But what does 100% charge mean? 7AH or as much as is left when the battery has worked for some time? My anecdotal measurement of the batteries I took out from the UPS was 12.99V after letting them rest. In other words, they presented a OCV voltage corresponding to 100% charge, even though they had much less than 7AH.

So how does a UPS estimate the remaining runtime? Well, the simple way is to let the battery run out once, and there you have a number. Clearly, Smart UPS uses this method.

Are there any alternatives? In theory, the UPS could let the battery rest for 24 hours, and measure its OCV. This is possible, because most of the time the UPS doesn’t need the battery.

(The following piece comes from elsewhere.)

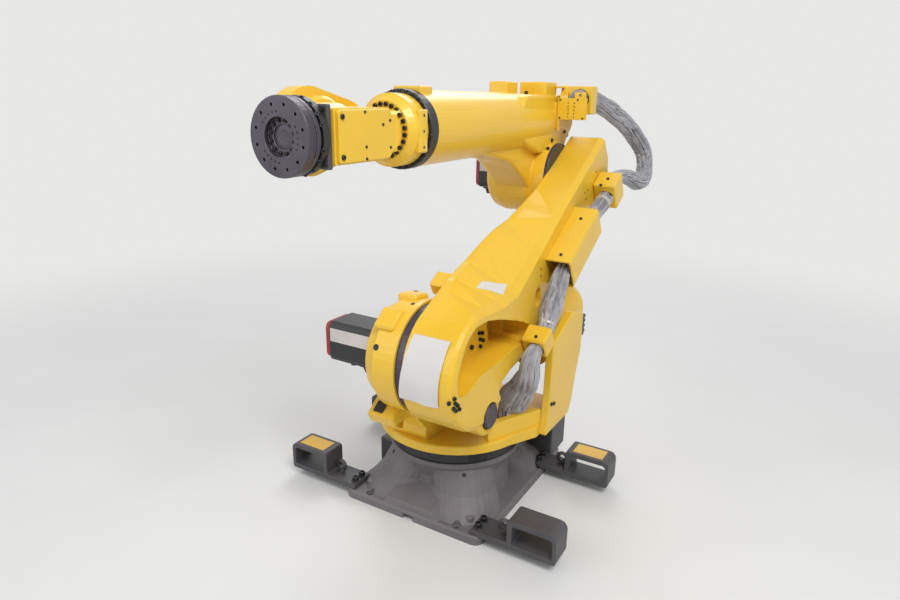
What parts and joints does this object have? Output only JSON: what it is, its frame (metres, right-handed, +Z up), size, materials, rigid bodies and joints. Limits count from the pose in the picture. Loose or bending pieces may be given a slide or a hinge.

But even my anecdotal measurement shows that a 100% charge-like reading doesn’t mean much.

For other types of batteries (Li-ion in particular), measuring the current on the battery, in and out (Coulomb Counting), gives an idea on how much charge it contains. This doesn’t work with lead acid batteries, because the recommended way to maintain a standby battery, is to continuously float charge it. That means holding a constant voltage (say, 2.25V per cell, that is 13.5V for a 12V battery, or 27V on a battery pair, as in SmartUPS 750).

As this voltage is higher than the OCV at rest, this causes a small trickle current (said to be about 0.001C), which compensates for the battery’s self discharge. Even if it overcharges the battery slightly, the gases that are released are recycled internally in a sealed battery, so there’s no damage.

Hence the recommended strategy for charging a lead-acid battery is to charge it quickly as long as its voltage / current pair indicates that it’s far from being fully charged, and then apply a constant, known and safe voltage. This allows it to charge completely slowly, and then maintain the charge without any risk for overcharging. Odds are that this is what the UPS does.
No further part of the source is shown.